Record list -
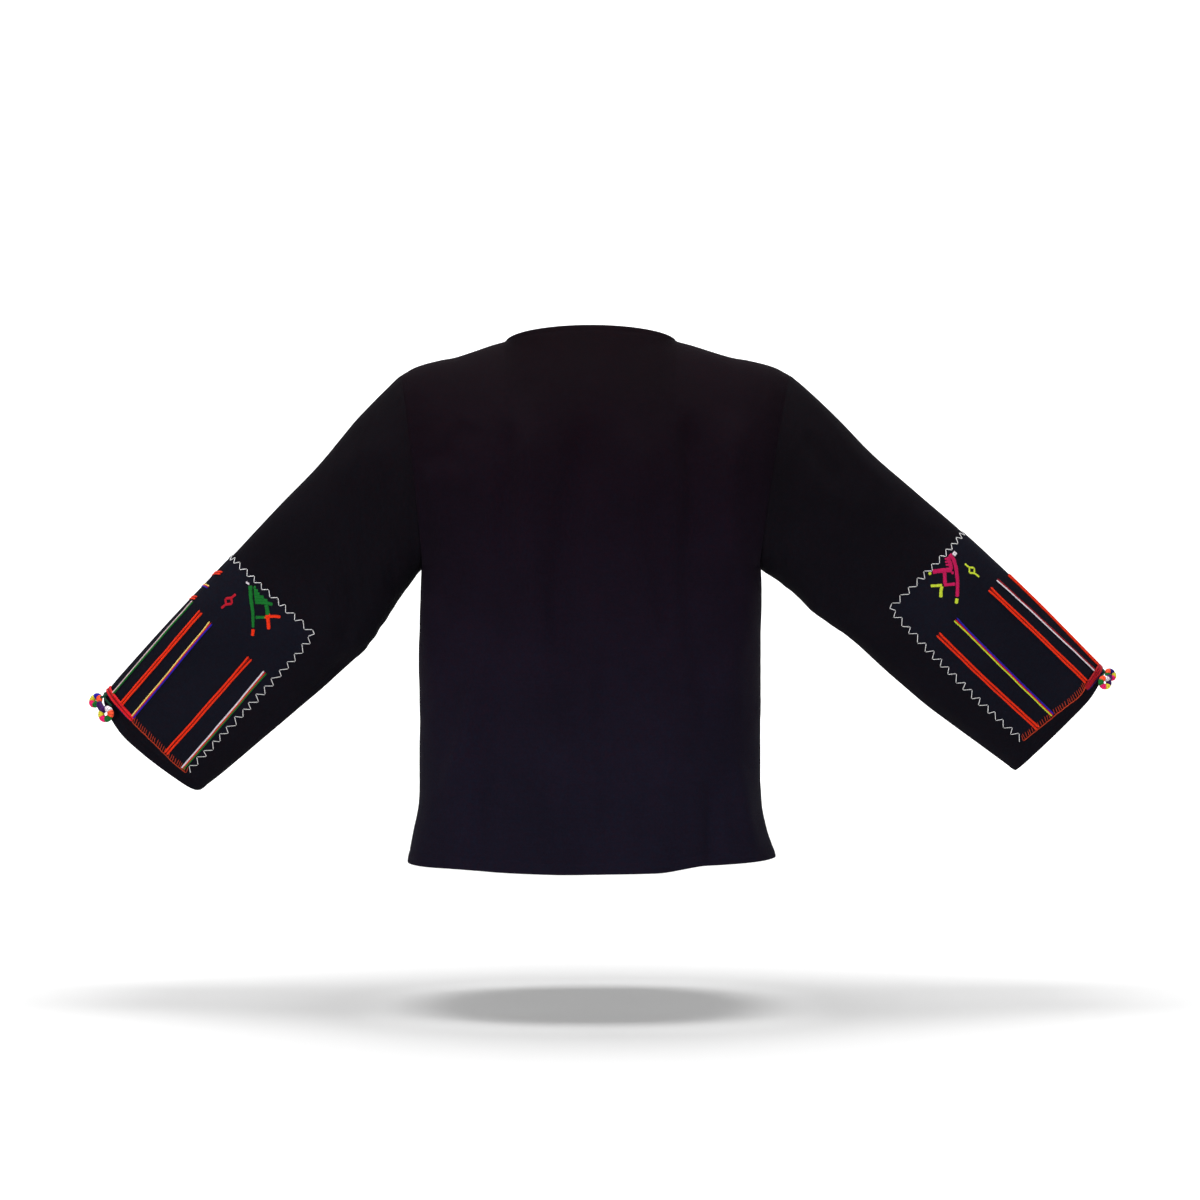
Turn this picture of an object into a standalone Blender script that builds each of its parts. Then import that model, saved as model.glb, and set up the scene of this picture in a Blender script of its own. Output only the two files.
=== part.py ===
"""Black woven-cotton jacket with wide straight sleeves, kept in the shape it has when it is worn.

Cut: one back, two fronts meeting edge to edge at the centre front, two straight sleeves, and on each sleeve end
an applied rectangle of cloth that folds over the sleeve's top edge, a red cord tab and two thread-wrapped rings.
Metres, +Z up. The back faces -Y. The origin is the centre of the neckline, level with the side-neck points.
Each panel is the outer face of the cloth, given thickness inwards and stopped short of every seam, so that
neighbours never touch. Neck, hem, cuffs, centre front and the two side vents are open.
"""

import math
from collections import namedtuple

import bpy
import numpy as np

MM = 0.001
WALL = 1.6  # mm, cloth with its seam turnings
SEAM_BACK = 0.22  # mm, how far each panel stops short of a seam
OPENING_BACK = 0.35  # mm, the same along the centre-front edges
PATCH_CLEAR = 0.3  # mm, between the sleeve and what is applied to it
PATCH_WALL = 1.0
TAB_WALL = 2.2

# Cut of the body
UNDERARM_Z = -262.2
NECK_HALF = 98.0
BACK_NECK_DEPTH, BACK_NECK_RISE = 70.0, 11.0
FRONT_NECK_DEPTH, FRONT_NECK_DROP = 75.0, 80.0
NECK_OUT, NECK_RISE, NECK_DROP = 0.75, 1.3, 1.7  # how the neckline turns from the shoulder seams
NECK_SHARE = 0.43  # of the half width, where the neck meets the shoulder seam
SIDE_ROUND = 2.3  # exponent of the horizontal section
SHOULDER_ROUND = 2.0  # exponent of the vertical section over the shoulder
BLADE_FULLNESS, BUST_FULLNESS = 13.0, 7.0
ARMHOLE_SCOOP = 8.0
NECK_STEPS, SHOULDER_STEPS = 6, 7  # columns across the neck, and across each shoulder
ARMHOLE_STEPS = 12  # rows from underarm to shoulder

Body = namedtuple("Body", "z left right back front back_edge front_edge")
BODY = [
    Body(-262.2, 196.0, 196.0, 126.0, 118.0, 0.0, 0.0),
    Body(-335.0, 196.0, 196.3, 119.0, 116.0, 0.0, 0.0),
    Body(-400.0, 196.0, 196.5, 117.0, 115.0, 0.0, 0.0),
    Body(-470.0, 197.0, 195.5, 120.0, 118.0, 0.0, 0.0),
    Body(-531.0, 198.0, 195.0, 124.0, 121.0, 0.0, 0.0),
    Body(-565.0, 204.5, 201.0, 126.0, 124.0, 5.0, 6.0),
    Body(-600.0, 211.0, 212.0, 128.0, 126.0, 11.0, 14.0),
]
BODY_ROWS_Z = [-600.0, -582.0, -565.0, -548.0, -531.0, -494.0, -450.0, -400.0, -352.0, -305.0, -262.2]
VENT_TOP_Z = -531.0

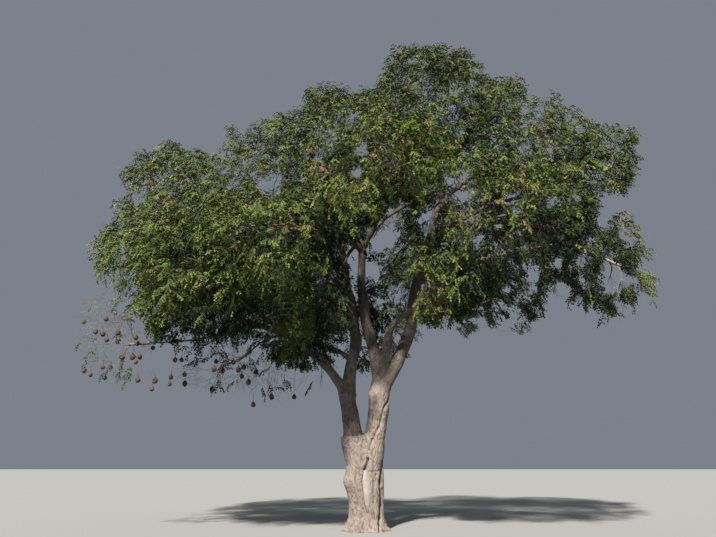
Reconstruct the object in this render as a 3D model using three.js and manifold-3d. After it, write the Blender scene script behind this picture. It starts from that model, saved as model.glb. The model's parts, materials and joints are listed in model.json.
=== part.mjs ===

Task prompt - Please reproduce exactly the lines above, beginning with the first and ending with the line that contains "it is worn.", and include nothing outside that range.

Written reply -
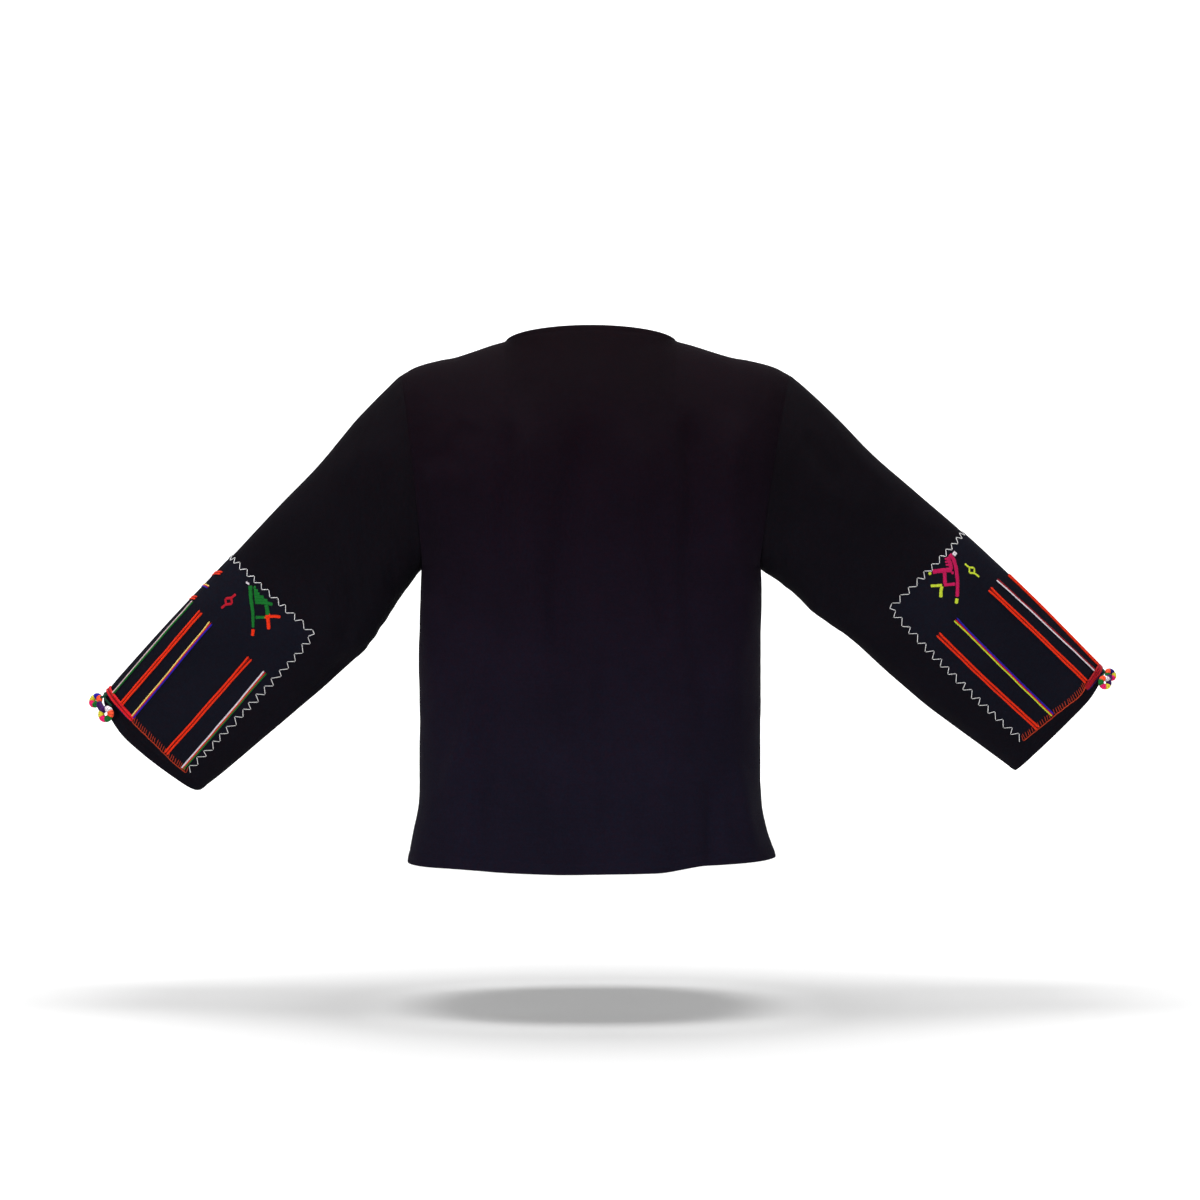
Turn this picture of an object into a standalone Blender script that builds each of its parts. Then import that model, saved as model.glb, and set up the scene of this picture in a Blender script of its own. Output only the two files.
=== part.py ===
"""Black woven-cotton jacket with wide straight sleeves, kept in the shape it has when it is worn.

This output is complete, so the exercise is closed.